Alfred : Il y a quasiment une année pendant laquelle je n’ai rien fait, entre 2009 et 2010. J’habite en Italie à ce moment-là. J’ai pu continuer à bosser un peu, à faire des petites commandes, des affiches. À cette époque-là, c’était le dernier volume d’une série que je faisais avec Jean-Philippe Peyraud, Le Désespoir du singe, et ce 3e tome a mis 1 an de plus que prévu à paraître.

Il y a un flux de production tel que ça ne se remarque pas trop et puis, je continue malgré tout à faire tout un tas de petites choses comme ce que j’avais commencé dans Spirou, du coup on n’a pas l’impression que j’ai disparu. Mais moi, je sais que j’ai un trou dans ces années-là.

Est-ce que ces carnets — en plus de ce tirage — sont aussi un réservoir d’idées graphiques ou de pistes que tu utilises par la suite ? 

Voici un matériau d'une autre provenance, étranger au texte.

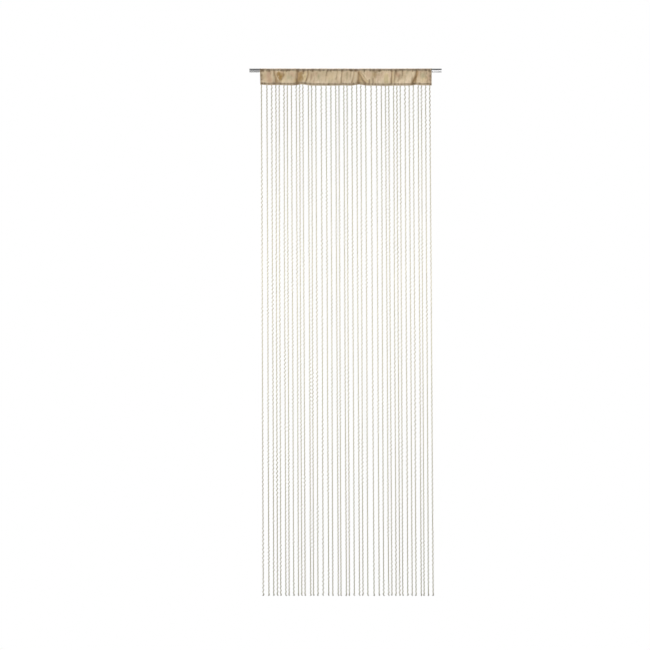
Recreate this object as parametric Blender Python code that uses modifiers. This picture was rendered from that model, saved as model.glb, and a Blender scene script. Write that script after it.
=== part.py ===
"""A string curtain hanging on its rod.

A steel tube carries a gathered cloth header, folded over it in two layers, and a fringe of
strings whose woven head is sewn between those layers along the lower hem.

Metres, +Z up, the front faces -Y. The origin is on the tube's axis, midway along it.
"""

import math
import random
from collections import namedtuple

import bmesh
import bpy
from mathutils import Matrix, Vector

# Driving dimensions.
ROD_LENGTH = 0.910
ROD_RADIUS = 0.009
ROD_WALL = 0.001
ROD_SIDES = 48

CLOTH = 0.0012  # thickness of the header's cloth
HEADER_LEFT, HEADER_RIGHT = -0.4055, 0.4080  # its two side hems
CROWN_RADIUS = 0.0104  # from the rod's axis to the middle of the cloth, where a fold lies on it
TAPER = 0.8  # under 1, the two layers close sooner below the rod
HELD_FROM, HELD_TO = 0.04, 0.70  # shares of the drop over which the folds come free of the rod
HEM_DROP = 0.0722  # from the rod's axis down to the header's lower edge
HEM_HALF_GAP = 0.0027  # from the middle of the two layers to the middle of each, at the hem
PUFF = 0.0030  # how far each layer stands out between two folds
CROWN_PUFF = 0.0004  # the same for the cloth over the rod, which the folds draw down to it
STATIONS = 84  # steps along the header and along the fringe's head
SKIRT_STEPS = 5  # steps down each layer, from the rod's axis to the hem
CROWN_STEPS = 6  # steps over the rod

HEAD_THICKNESS = 0.0024
HEAD_TOP, HEAD_FOOT = 0.80, 0.97  # the fringe's head, in shares of the drop to the hem
HEAD_INSET = 0.004  # from the header's side hem to the end of the fringe's head
STRING_WIDTH = 0.0022
STRING_ROOT = 0.90  # where a string starts inside the head, as a share of the drop to the hem
STRING_END_Z = -2.487
FIRST_STRING_X = -0.398
GAP_WIDTHS = {"n": 0.0157, "c": 0.0197, "m": 0.0227, "w": 0.0258}  # narrow, close, medium, wide
GAPS = "wmcnmncmnn wncwmmmnmn mmcmwwmcnm nnmccmncc".replace(" ", "")  # left to right
LEAN_LEFT, LEAN_RIGHT = 0.009, 0.015  # how far the first and last string drift to +X on the way down
LEAN_SCATTER = 0.002
LEAN_SEED = 12

# A fold of the header. It runs from top_x at the rod to hem_x at the lower edge. A positive depth
# goes back, away from the front, and a negative one comes forward.
Fold = namedtuple("Fold", "top_x hem_x half_width depth")
FOLDS = (
    Fold(-0.374, -0.380, 0.022, -0.0030),
    Fold(-0.338, -0.327, 0.014, 0.0045),
    Fold(-0.290, -0.284, 0.026, -0.0030),
    Fold(-0.230, -0.230, 0.015, 0.0055),
    Fold(-0.205, -0.206, 0.016, -0.0035),
    Fold(-0.178, -0.187, 0.014, 0.0030),
    Fold(-0.121, -0.130, 0.030, -0.0025),
    Fold(-0.040, -0.043, 0.016, 0.0028),
    Fold(-0.017, -0.021, 0.012, 0.0022),
    Fold(0.010, 0.006, 0.020, -0.0025),
    Fold(0.043, 0.030, 0.014, 0.0032),
    Fold(0.062, 0.058, 0.014, 0.0045),
    Fold(0.072, 0.098, 0.015, 0.0035),
    Fold(0.150, 0.146, 0.030, -0.0030),
    Fold(0.195, 0.196, 0.024, 0.0025),
    Fold(0.218, 0.218, 0.012, 0.0035),
    Fold(0.262, 0.256, 0.026, -0.0028),
    Fold(0.335, 0.316, 0.015, 0.0055),
    Fold(0.372, 0.370, 0.024, -0.0030),
)

# Where gathers draw the lower edge up. A negative lift lets it down.
Lift = namedtuple("Lift", "x half_width lift")
LIFTS = (
    Lift(-0.400, 0.022, 0.0030),
    Lift(-0.330, 0.080, 0.0028),
    Lift(-0.205, 0.026, 0.0058),
    Lift(-0.012, 0.016, 0.0014),
    Lift(0.064, 0.022, 0.0055),
    Lift(0.187, 0.022, -0.0014),
    Lift(0.335, 0.018, 0.0034),
    Lift(0.385, 0.035, 0.0012),
)


def bell(distance, half_width):
    """1 at the middle, falling smoothly to almost nothing at two half widths."""
    return math.exp(-((distance / half_width) ** 2))


def ease(share):
    """A smooth step from 0 to 1."""
    share = min(max(share, 0.0), 1.0)
    return share * share * (3.0 - 2.0 * share)


def fold_x(fold, down):
    """Where a fold is at a share of the drop to the hem."""
    return fold.top_x + (fold.hem_x - fold.top_x) * down


def wave(x, down):
    """How far back the two layers lie together. The rod holds them level at the top."""
    freed = ease((down - HELD_FROM) / (HELD_TO - HELD_FROM))
    return freed * sum(f.depth * bell(x - fold_x(f, down), f.half_width) for f in FOLDS)


def fullness(x, down):
    """0 where a fold draws the cloth in, and up to 1 between two folds."""
    return 1.0 - max(bell(x - fold_x(f, down), f.half_width) for f in FOLDS if f.depth > 0)


def crown_radius(x):
    """From the rod's axis to the middle of the cloth that lies over it."""
    return CROWN_RADIUS + CROWN_PUFF * fullness(x, 0.0)


def hem_z(x):
    """Height of the header's lower edge."""
    return -HEM_DROP + sum(r.lift * bell(x - r.x, r.half_width) for r in LIFTS)


def skirt_point(x, down, side):
    """A point of the front (side -1) or back (side 1) layer, below the rod's axis."""
    taper = ease(down) ** TAPER
    puff = PUFF * fullness(x, down) * math.sin(math.pi * down) ** 2
    spread = crown_radius(x) * (1.0 - taper) + HEM_HALF_GAP * taper + puff
    return Vector((x, side * spread + wave(x, down), hem_z(x) * down))


def station_x(column):
    """The x of a step along the header. The fringe's head shares them, so that their facets match."""
    return HEADER_LEFT + (HEADER_RIGHT - HEADER_LEFT) * column / STATIONS


def header_point(x, step):
    """A point of the header's section at a step counted from the front hem over the rod."""
    over = step - SKIRT_STEPS
    if over < 0:
        return skirt_point(x, -over / SKIRT_STEPS, -1)
    if over > CROWN_STEPS:
        return skirt_point(x, (over - CROWN_STEPS) / SKIRT_STEPS, 1)
    angle = math.pi * over / CROWN_STEPS
    radius = crown_radius(x)
    return Vector((x, -radius * math.cos(angle), radius * math.sin(angle)))


def string_places():
    """The x of each string at its root and how far it leans on the way down."""
    scatter = random.Random(LEAN_SEED)
    places, x = [], FIRST_STRING_X
    for i in range(len(GAPS) + 1):
        lean = LEAN_LEFT + (LEAN_RIGHT - LEAN_LEFT) * i / len(GAPS)
        places.append((x, lean + scatter.uniform(-LEAN_SCATTER, LEAN_SCATTER)))
        if i < len(GAPS):
            x += GAP_WIDTHS[GAPS[i]]
    return places


def material(name, colour, roughness, metallic=0.0):
    """A Principled material in one colour."""
    made = bpy.data.materials.new(name)
    made.use_nodes = True
    shader = made.node_tree.nodes["Principled BSDF"]
    shader.inputs["Base Color"].default_value = (*colour, 1.0)
    shader.inputs["Roughness"].default_value = roughness
    shader.inputs["Metallic"].default_value = metallic
    return made


def new_object(name, bm, collection, finish=None):
    """Makes an object of a bmesh, and frees the bmesh."""
    mesh = bpy.data.meshes.new(name)
    bmesh.ops.recalc_face_normals(bm, faces=bm.faces)
    bm.to_mesh(mesh)
    bm.free()
    made = bpy.data.objects.new(name, mesh)
    collection.objects.link(made)
    if finish:
        mesh.materials.append(finish)
    return made


def shaped_grid(columns, rows, place):
    """A grid whose vertex at (column, row) goes where place says."""
    bm = bmesh.new()
    bmesh.ops.create_grid(bm, x_segments=columns, y_segments=rows, size=0.5)
    for v in bm.verts:
        column = round((v.co.x + 0.5) * columns)
        row = round((v.co.y + 0.5) * rows)
        v.co = place(column, row)
    return bm


def thicken(made, thickness):
    """Gives an open surface its thickness, half to each side."""
    solid = made.modifiers.new("Thickness", "SOLIDIFY")
    solid.thickness = thickness
    solid.offset = 0.0
    solid.use_even_offset = True
    return solid


def make_rod(collection):
    """A tube: its wall's section turned about Z, then laid along X."""
    half = ROD_LENGTH / 2
    corners = [(ROD_RADIUS, half), (ROD_RADIUS, -half), (ROD_RADIUS - ROD_WALL, -half),
               (ROD_RADIUS - ROD_WALL, half)]
    bm = bmesh.new()
    verts = [bm.verts.new((radius, 0.0, z)) for radius, z in corners]
    for i, v in enumerate(verts):
        bm.edges.new((v, verts[(i + 1) % len(verts)]))
    mesh = bpy.data.meshes.new("rod")
    bm.to_mesh(mesh)
    bm.free()
    rod = bpy.data.objects.new("rod", mesh)
    collection.objects.link(rod)
    turn = rod.modifiers.new("Turn", "SCREW")
    turn.steps = turn.render_steps = ROD_SIDES
    turn.use_merge_vertices = True
    turn.merge_threshold = 0.00001
    rod.rotation_euler = (0.0, math.pi / 2, 0.0)
    mesh.materials.append(material("rod", (0.60, 0.60, 0.61), 0.22, 1.0))
    return rod


def make_header(collection):
    """One sheet folded over the rod, with a front and a back layer."""
    rows = 2 * SKIRT_STEPS + CROWN_STEPS

    def place(column, row):
        return header_point(station_x(column), row)

    bm = shaped_grid(STATIONS, rows, place)
    header = new_object("header", bm, collection, material("header", (0.51, 0.39, 0.26), 0.42))
    thicken(header, CLOTH)
    return header


def make_strings(collection, cutters):
    """The fringe: a woven head that follows the header's folds, with the strings joined to it."""
    def place(column, row):
        x = min(max(station_x(column), HEADER_LEFT + HEAD_INSET), HEADER_RIGHT - HEAD_INSET)
        down = HEAD_TOP + (HEAD_FOOT - HEAD_TOP) * row
        return Vector((x, wave(x, down), hem_z(x) * down))

    bm = shaped_grid(STATIONS, 1, place)
    strings = new_object("strings", bm, collection, material("strings", (0.50, 0.42, 0.31), 0.75))
    thicken(strings, HEAD_THICKNESS)

    bm = bmesh.new()
    for x, lean in string_places():
        top = hem_z(x) * STRING_ROOT
        nudge = STRING_WIDTH / 2
        slope = wave(x + nudge, STRING_ROOT) - wave(x - nudge, STRING_ROOT)
        turned = Matrix.Rotation(math.atan2(slope, STRING_WIDTH), 4, "Z")
        size = Matrix.Diagonal((STRING_WIDTH, STRING_WIDTH, top - STRING_END_Z, 1.0))
        middle = Matrix.Translation((x, wave(x, STRING_ROOT), (top + STRING_END_Z) / 2))
        cube = bmesh.ops.create_cube(bm, size=1.0, matrix=middle @ turned @ size)
        for v in cube["verts"]:
            if v.co.z < middle.translation.z:
                v.co.x += lean
    cords = new_object("string_cutter", bm, cutters)
    cords.hide_render = True
    cords.display_type = "WIRE"
    join = strings.modifiers.new("Strings", "BOOLEAN")
    join.operation = "UNION"
    join.object = cords
    return strings


def main():
    """Clears the scene and builds the curtain."""
    for old in list(bpy.data.objects):
        bpy.data.objects.remove(old)
    curtain = bpy.data.collections.new("string_curtain")
    cutters = bpy.data.collections.new("cutters")
    bpy.context.scene.collection.children.link(curtain)
    bpy.context.scene.collection.children.link(cutters)
    make_rod(curtain)
    make_header(curtain)
    make_strings(curtain, cutters)


main()
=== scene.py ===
"""A string curtain on its rod: the gathered satin header, its stitching, the fringe of twisted
strings, the polished rod and a plain studio.

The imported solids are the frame. The header and the strings are modelled again in full detail in
the places of their solids, and the rod keeps its solid and gets its finish.

Metres, +Z up, the front faces -Y, and the origin is on the rod's axis, midway along it.
"""

import logging
import math
import random
from dataclasses import dataclass, field
from enum import Enum
from typing import Any, NamedTuple, Optional, Sequence

import bpy
import numpy as np
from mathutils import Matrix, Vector


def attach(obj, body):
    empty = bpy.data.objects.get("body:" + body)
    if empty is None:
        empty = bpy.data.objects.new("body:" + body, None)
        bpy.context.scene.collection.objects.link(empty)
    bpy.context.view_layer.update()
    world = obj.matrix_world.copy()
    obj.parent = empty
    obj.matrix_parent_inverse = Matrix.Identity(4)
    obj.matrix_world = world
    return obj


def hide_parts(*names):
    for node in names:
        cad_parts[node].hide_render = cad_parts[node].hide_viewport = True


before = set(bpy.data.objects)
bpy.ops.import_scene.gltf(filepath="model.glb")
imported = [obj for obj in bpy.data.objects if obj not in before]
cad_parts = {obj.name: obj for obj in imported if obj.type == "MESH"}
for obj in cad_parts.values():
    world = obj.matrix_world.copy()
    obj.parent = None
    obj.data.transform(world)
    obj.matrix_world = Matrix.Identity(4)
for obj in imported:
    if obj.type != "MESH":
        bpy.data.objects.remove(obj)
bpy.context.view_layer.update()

log = logging.getLogger("string_curtain")

Colour = tuple[float, float, float]
Place = tuple[float, float, float]
Array = np.ndarray

FULL_TURN = 2.0 * math.pi


class Side(Enum):
    """A layer of the header, by the direction it faces along Y."""

    FRONT = -1
    BACK = 1


class Tone(Enum):
    """A tone laid over the satin in places, by the name of its number in the mesh: painted sheen, a painted
    highlight, painted warm shade in folds, and painted shade in creases, nicks, hems and along the crown.
    """

    ROSE_SHEEN = "rose_bloom_and_sheen"
    MOSS_SHEEN = "moss_bloom_and_sheen"
    STRAW_HIGHLIGHT = "straw_highlight"
    WARM_FOLD_SHADE = "warm_fold_shade"
    CREASE = "crease"
    ROLLED_SHADE = "rolled"


# ---------------------------------------------------------------------------- small helpers


def bell(distance: Array, half_width: float) -> Array:
    """Gives 1 at the middle, falling smoothly to almost nothing at two half widths."""
    return np.exp(-((distance / half_width) ** 2))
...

Alfred : Tout le temps. En fait, ces carnets je m’en sers le matin & le soir pour entrer puis sortir de la journée, on va dire. Mais je m’en sers aussi toute la journée : où que j’aille, j’ai un carnet sur moi. Ça me sert à me délester de tout un tas de pensées, d’anecdotes, de choses que je viens de vivre, que je viens d’entendre. Je note plein de trucs toute la journée, ça génère une sorte de terreau. Un réservoir d’idées, d’images ou de possibilités. 

Extrait de l’Atelier Mastodonte publié sur Instagram ©Alfred

Jamais un scénario complet. En revanche, je m’aperçois que je pioche quasi exclusivement dedans pour faire mes livres, pour faire des illustrations, pour faire des affiches, pour faire des couv’ de romans, pour faire tout un tas de choses qu’on peut me commander. Je pioche, dans ces centaines de carnets, des idées que j’associe entre elles. Parfois, je prends un truc dans un carnet de 2012 et puis je vais en potasser 2-3 autres de 2020 et puis je vais trouver 3 pistes qui, mises ensemble, donnent une possibilité. C’est très souvent comme ça que je viens résoudre l’inquiétude de la page blanche. 

À chaque fois que j’active quelque chose pour trouver une idée, c’est là-dedans que je vais chercher. Que ce soit pour l’écriture, pour le dessin, pour mes livres, pour des travaux de commande. Pour des récits très courts — dans Spirou par exemple — tout comme mes bouquins de 200 pages. C’est devenu ce que j’appelle depuis longtemps mes « vide-tête », comme on a des vide-poches, je pioche dedans. C’est une manière pour moi de me libérer l’esprit de pensées qui peuvent parfois m’occuper la tête en permanence sans m’en débarrasser. Je m’en déleste, mais je ne m’en débarrasse pas : je sais qu’elles sont stockées quelque part.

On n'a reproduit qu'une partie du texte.